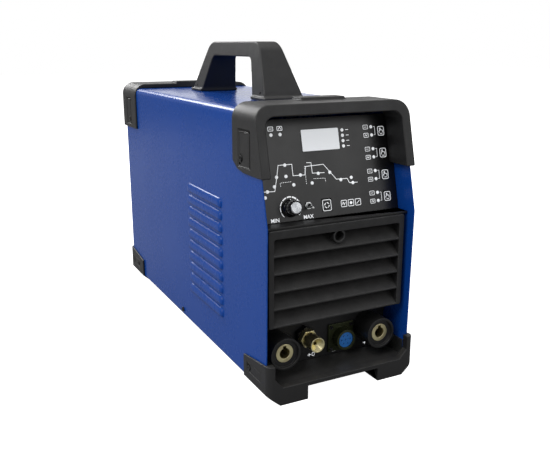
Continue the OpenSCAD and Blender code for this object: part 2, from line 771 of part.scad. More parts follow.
module power_switch_body() color(plastic_black)
  difference() {
    union() {
      block(switch_at[0] - 16, switch_at[0] + 16, rear_panel_y + rear_panel_t + 0.1,
            rear_panel_y + rear_panel_t + 3, switch_at[1] - 13, switch_at[1] + 13);
      block(switch_at[0] - 13.5, switch_at[0] + 13.5, rear_panel_y - 16,
            rear_panel_y + rear_panel_t + 1, switch_at[1] - 10.5, switch_at[1] + 10.5);
    }
    block(switch_at[0] - 11, switch_at[0] + 11, rear_panel_y - 6, rear_panel_y + 20,
          switch_at[1] - 9, switch_at[1] + 9);
    rod_x(pin_y - 1, switch_at[1], switch_at[0] - 12.6, switch_at[0] + 12.6, 1.55);
  }

module power_switch_rocker() color("firebrick")
  translate([0, pin_y - 1, switch_at[1]]) rotate([-rocker_throw/2, 0, 0]) {
    along_x(switch_at[0] - 10.7, switch_at[0] + 10.7)
      polygon([[-3, -3], [3.4, -8], [5, -7.6], [3.4, 0], [5, 7.6], [3.4, 8], [-3, 3]]);
    rod_x(0, 0, switch_at[0] - 12.4, switch_at[0] + 12.4, 1.5);
  }

module cable_gland() color(sheet_black)
  difference() {
    union() {
      translate([gland_at[0], rear_panel_y + rear_panel_t + 0.1, gland_at[1]])
        rotate([-90, 0, 0]) cylinder(h = 6, r = 14, $fn = 6);
      rod_y(gland_at[0], gland_at[1], rear_panel_y + 6, rear_panel_y + 19, 12.2);
      translate([gland_at[0], rear_panel_y + 19, gland_at[1]])
        rotate([-90, 0, 0]) cylinder(h = 3.4, r1 = 12.2, r2 = 8.6);
      rod_y(gland_at[0], gland_at[1], rear_panel_y - 12, rear_panel_y + 4, 10);
    }
    rod_y(gland_at[0], gland_at[1], rear_panel_y - 13, rear_panel_y + 30, 6.2);
  }

module gland_nut() color(sheet_black)
  hex_nut(gland_at[0], gland_at[1], rear_panel_y - 6, rear_panel_y - 0.1, 27, 10.1);

module gas_inlet_barb() color(brass)
  difference() {
    union() {
      rod_y(gas_x, gas_z, rear_panel_y - 8, rear_panel_y + 6, 5);
      translate([gas_x, rear_panel_y + rear_panel_t + 0.1, gas_z])
        rotate([-90, 0, 0]) cylinder(h = 5, r = 9, $fn = 6);
      rod_y(gas_x, gas_z, rear_panel_y + 6, rear_y - 0.2, 3.6);
      for (i = [0:2])
        translate([gas_x, rear_panel_y + 8 + 4.8*i, gas_z]) rotate([-90, 0, 0])
          cylinder(h = 4, r1 = 4.7, r2 = 3.7);
    }
    rod_y(gas_x, gas_z, rear_panel_y - 10, rear_y + 1, 2.2);
  }

module fan_frame() color(sheet_black) {
  difference() {
    block(fan_at[0] - fan_size/2, fan_at[0] + fan_size/2, fan_y0, rear_panel_y - 0.4,
          fan_at[1] - fan_size/2, fan_at[1] + fan_size/2);
    rod_y(fan_at[0], fan_at[1], fan_y0 - 1, rear_panel_y + 1, 58);
    for (sx = [-1, 1], sz = [-1, 1])
      rod_y(fan_at[0] + sx*fan_hole, fan_at[1] + sz*fan_hole, fan_y0 - 1, rear_panel_y + 1, 2.2);
  }
  along_y(fan_y0 + 0.2, fan_y0 + 3.2) translate(fan_at) difference() {
    union() {
      circle(hub_r);
      for (turn = [45:90:315]) rotate(turn) translate([hub_r - 2, -3]) square([40, 6]);
    }
    circle(2.05);
  }
}

module fan_rotor() color(plastic_black) {
  rod_y(fan_at[0], fan_at[1], fan_y0 + 3.6, rear_panel_y - 3, hub_r);
  rod_y(fan_at[0], fan_at[1], fan_y0 - 0.5, fan_y0 + 4, 2);
  intersection() {
    difference() {
      rod_y(fan_at[0], fan_at[1], fan_y0 + 3.8, rear_panel_y - 3.2, 56.5);
      rod_y(fan_at[0], fan_at[1], fan_y0, rear_panel_y + 1, hub_r - 1);
    }
    for (i = [0:blade_count - 1])
      translate([fan_at[0], fan_y0 + 12.8, fan_at[1]]) rotate([0, 360/blade_count*i, 0])
        rotate([38, 0, 0]) translate([hub_r - 2, -1, -15]) cube([40, 2, 30]);
  }
}

// Finger guard: rings joined by radial bars
module fan_guard() color(zinc) {
  y0 = rear_panel_y + rear_panel_t + 0.1;
  for (r = [12:9:57])
    translate([fan_at[0], y0 + 3, fan_at[1]]) rotate([90, 0, 0])
      rotate_extrude() translate([r, 1.2]) circle(1.1);
  for (turn = [45:90:315])
    translate([fan_at[0], y0, fan_at[1]]) rotate([0, turn, 0]) {
      translate([11, 0, -1.5]) cube([60, 1.2, 3]);
      translate([78, 1.2, 0]) rotate([90, 0, 0]) difference() {
        cylinder(h = 1.2, r = 4);
        translate([-3.75, 0, -1]) cylinder(h = 4, r = 2.1);
      }
    }
}

module fan_screws() color(zinc)
  for (sx = [-1, 1], sz = [-1, 1]) {
    y0 = rear_panel_y + rear_panel_t + 1.4;
    rod_y(fan_at[0] + sx*fan_hole, fan_at[1] + sz*fan_hole, y0, y0 + 2, 3.6);
    rod_y(fan_at[0] + sx*fan_hole, fan_at[1] + sz*fan_hole, fan_y0 + 5, y0 + 0.1, 1.9);
  }

module ground_stud() color(brass) {
  y0 = rear_panel_y + rear_panel_t;
  rod_y(stud_at[0], stud_at[1], rear_panel_y - 10, y0 + 6, 2.6);
  rod_y(stud_at[0], stud_at[1], y0 + 5.6, y0 + 18, 3);
  hex_nut(stud_at[0], stud_at[1], y0 + 1.2, y0 + 5.5, 10, 2.65);
  difference() {
    rod_y(stud_at[0], stud_at[1], y0 + 0.1, y0 + 1.1, 6.5);
    rod_y(stud_at[0], stud_at[1], y0 - 1, y0 + 2, 2.65);
  }
}

// ---------- inside ----------

module gas_valve() color(brass)
  difference() {
    union() {
      block(gas_x - 12, gas_x + 12, valve_y0, rear_panel_y - 8.2, gas_z - 12, gas_z + 12);
      translate([gas_x, valve_y0 + 20, gas_z + 12]) cylinder(h = 34, r = 14);
      rod_y(gas_x, gas_z, valve_y0 - 12, valve_y0 + 1, 3.4);
    }
    rod_y(gas_x, gas_z, valve_y0 - 13, valve_y0 + 10, 1.8);
  }

module gas_hose() color(sheet_black)
  difference() {
    rod_y(gas_x, gas_z, bulk_y + 8, valve_y0 - 0.2, 9);
    rod_y(gas_x, gas_z, bulk_y, valve_y0 + 1, 6.05);
  }

module heatsinks() color(zinc)
  both_sides() {
    block(4, 74, -22, 170, 176, 184);
    for (i = [0:9]) block(4 + 7.5*i, 6.5 + 7.5*i, -22, 170, 120, 176.1);
    for (y = [-12, 160]) block(64, 71.5, y - 5, y + 5, pan_top, 120.1);
  }

module power_board() color(board_green) {
  block(-92, 92, -24, 190, 190, 192);
  for (side = [-1, 1], i = [0:3])
    block(side*40 - 9, side*40 + 9, -20 + 50*i, 50*i, 184.2, 190.1);
  both_sides() for (y = [-14, 180])
    translate([86, y, pan_top]) cylinder(h = 190.1 - pan_top, r = 4);
}

module capacitors() color("midnightblue")
  for (side = [-1, 1], i = [0:1])
    translate([side*38, 60 + 60*i, 192.2]) cylinder(h = 55, r = 17.5);

// Ferrite core with its windings
module main_transformer() color(copper)
  union() {
    block(-91, -39, -130, -30, pan_top, 44);
    block(-91, -39, -130, -30, 84, 108);
    block(-91, -39, -92, -68, 43.9, 84.1);
    block(-91, -39, -130, -118, 43.9, 84.1);
    block(-91, -39, -42, -30, 43.9, 84.1);
    block(-95, -35, -114, -46, 46, 82);
  }

// Ring choke lying flat
module output_inductor() color(copper)
  translate([45, -78, pan_top + 14]) rotate_extrude() translate([30, 0]) circle(14);

module bus_bars() color(copper) {
  y0 = bulk_y + bulk_t + 2.2;
  both_sides() difference() {
    union() {
      block(socket_x - 13, socket_x + 13, y0, y0 + 4.8, 34, 110);
      block(socket_x - 13, socket_x + 13, y0, y0 + 60, 106, 110);
    }
    rod_y(socket_x, socket_z, y0 - 5, y0 + 10, 8.2);
  }
}

// Arc-starting coil on its former with two square ends
module hf_coil() color("saddlebrown") {
  rod_x(-168, pan_top + 20, 8, 46, 17);
  for (x = [3, 45.9]) block(x, x + 5.1, -188, -148, pan_top, pan_top + 40);
}

cover_shell();
base_pan();
front_bulkhead();
control_bezel();
control_overlay();
front_grille();
top_front_guard();
bottom_front_guard();
top_rear_guard();
bottom_rear_guard();
rear_panel();
handle();
handle_end_caps();
handle_screws();
guard_screws();
cover_screws();
grille_screw();
display_window();
display_module();
status_leds();
control_knob();
knob_cap();
knob_shaft();
potentiometer();
menu_button();
mode_button_1();
mode_button_2();
mode_button_3();
mode_button_4();
toggle_lever();
toggle_switch_body();
control_board();
output_collars();
output_socket_left();
output_socket_right();
socket_nuts();
torch_gas_connector();
gas_connector_nut();
remote_socket_shell();
remote_socket_insert();
remote_socket_screws();
power_switch_body();
power_switch_rocker();
cable_gland();
gland_nut();
gas_inlet_barb();
fan_frame();
fan_rotor();
fan_guard();
fan_screws();
ground_stud();
gas_valve();
gas_hose();
power_board();
heatsinks();
main_transformer();
output_inductor();
capacitors();
bus_bars();
hf_coil();
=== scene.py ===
"""Inverter TIG welding machine: the finished look of every piece, laid out as an add-on."""
import json
import math
import bmesh
import bpy
from bpy.props import FloatProperty, FloatVectorProperty, IntProperty, PointerProperty
from mathutils import Euler, Matrix, Vector
from mathutils.geometry import tessellate_polygon


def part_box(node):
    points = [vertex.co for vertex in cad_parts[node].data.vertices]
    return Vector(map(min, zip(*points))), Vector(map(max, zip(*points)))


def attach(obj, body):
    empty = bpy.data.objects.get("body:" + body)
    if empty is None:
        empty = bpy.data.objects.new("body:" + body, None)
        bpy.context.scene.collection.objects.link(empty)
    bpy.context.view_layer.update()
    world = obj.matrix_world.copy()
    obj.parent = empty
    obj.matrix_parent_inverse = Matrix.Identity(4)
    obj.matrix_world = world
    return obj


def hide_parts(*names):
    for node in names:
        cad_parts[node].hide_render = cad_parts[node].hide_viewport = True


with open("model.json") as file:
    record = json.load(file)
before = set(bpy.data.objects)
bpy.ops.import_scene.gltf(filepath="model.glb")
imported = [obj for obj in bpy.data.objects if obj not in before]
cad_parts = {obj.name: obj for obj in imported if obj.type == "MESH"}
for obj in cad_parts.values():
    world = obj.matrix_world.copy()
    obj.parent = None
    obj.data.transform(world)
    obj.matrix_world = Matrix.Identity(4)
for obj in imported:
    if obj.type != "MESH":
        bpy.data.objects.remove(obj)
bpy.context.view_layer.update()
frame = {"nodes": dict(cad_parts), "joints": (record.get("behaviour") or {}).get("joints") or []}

bl_info = {
    "name": "TIG welding machine",
    "version": (1, 0, 0),
    "blender": (4, 5, 0),
    "location": "3D View > Sidebar > Welder",
    "description": "Builds the case, controls, connectors and fan of a portable TIG welding machine",
    "category": "Object",
}

MM = 0.001
TOUCHING = 1e-6             # metres: points closer than this are one
SLOPE = math.radians(13.8)  # lean of the control panel and of the guards round it

# the sheet cover, in millimetres
HALF_WIDTH = 100.0
COVER_TOP = 336.0
BEND_RADIUS = 8.0
SHEET = 1.2
KNEE = 211.0                # height from which its front edge leans back

# side holes in the handle's feet, in millimetres
HOLE_INSET = 4.5
HOLE_HEIGHT = 9
HOLE_REACH = 2.6

GRILLE_SCREW_HEIGHT = 189.5
CONTACT_RING = 6.2
CONTACT_DEPTH = 5.6


# ---------------------------------------------------------------- sizes and colours

def tint(red, green, blue):
    """Screen colour from 0 to 255 as the linear colour that a shader takes."""
    return tuple(c / 12.92 if c < 0.04045 else ((c + 0.055) / 1.055) ** 2.4
                 for c in (red / 255, green / 255, blue / 255))


def colour(label, about, *rgb):
    return FloatVectorProperty(name=label, description=about, subtype="COLOR", size=3,
                               min=0, max=1, default=tint(*rgb))


def length(label, about, millimetres):
    return FloatProperty(name=label, description=about, unit="LENGTH", subtype="DISTANCE",
                         precision=5, min=0, default=millimetres * MM)


def number(label, about, default, least, most):
    return IntProperty(name=label, description=about, default=default, min=least, max=most)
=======
Set problem » Write out exactly the lines from the start of the material through the line with "hex_nut(gland_at[0], gland_at[1], rear_panel_y". No other output is expected.

Output of the exercise »
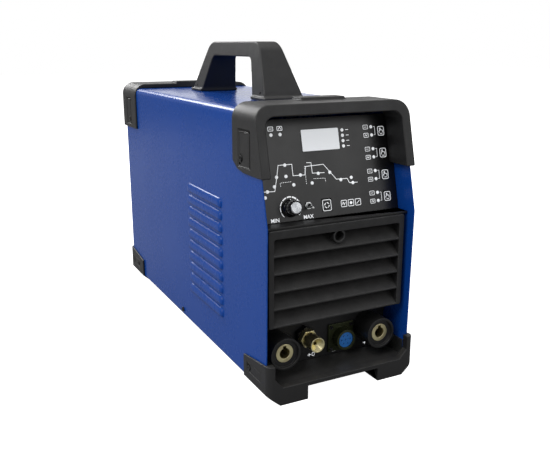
Continue the OpenSCAD and Blender code for this object: part 2, from line 771 of part.scad. More parts follow.
module power_switch_body() color(plastic_black)
  difference() {
    union() {
      block(switch_at[0] - 16, switch_at[0] + 16, rear_panel_y + rear_panel_t + 0.1,
            rear_panel_y + rear_panel_t + 3, switch_at[1] - 13, switch_at[1] + 13);
      block(switch_at[0] - 13.5, switch_at[0] + 13.5, rear_panel_y - 16,
            rear_panel_y + rear_panel_t + 1, switch_at[1] - 10.5, switch_at[1] + 10.5);
    }
    block(switch_at[0] - 11, switch_at[0] + 11, rear_panel_y - 6, rear_panel_y + 20,
          switch_at[1] - 9, switch_at[1] + 9);
    rod_x(pin_y - 1, switch_at[1], switch_at[0] - 12.6, switch_at[0] + 12.6, 1.55);
  }

module power_switch_rocker() color("firebrick")
  translate([0, pin_y - 1, switch_at[1]]) rotate([-rocker_throw/2, 0, 0]) {
    along_x(switch_at[0] - 10.7, switch_at[0] + 10.7)
      polygon([[-3, -3], [3.4, -8], [5, -7.6], [3.4, 0], [5, 7.6], [3.4, 8], [-3, 3]]);
    rod_x(0, 0, switch_at[0] - 12.4, switch_at[0] + 12.4, 1.5);
  }

module cable_gland() color(sheet_black)
  difference() {
    union() {
      translate([gland_at[0], rear_panel_y + rear_panel_t + 0.1, gland_at[1]])
        rotate([-90, 0, 0]) cylinder(h = 6, r = 14, $fn = 6);
      rod_y(gland_at[0], gland_at[1], rear_panel_y + 6, rear_panel_y + 19, 12.2);
      translate([gland_at[0], rear_panel_y + 19, gland_at[1]])
        rotate([-90, 0, 0]) cylinder(h = 3.4, r1 = 12.2, r2 = 8.6);
      rod_y(gland_at[0], gland_at[1], rear_panel_y - 12, rear_panel_y + 4, 10);
    }
    rod_y(gland_at[0], gland_at[1], rear_panel_y - 13, rear_panel_y + 30, 6.2);
  }

module gland_nut() color(sheet_black)
  hex_nut(gland_at[0], gland_at[1], rear_panel_y - 6, rear_panel_y - 0.1, 27, 10.1);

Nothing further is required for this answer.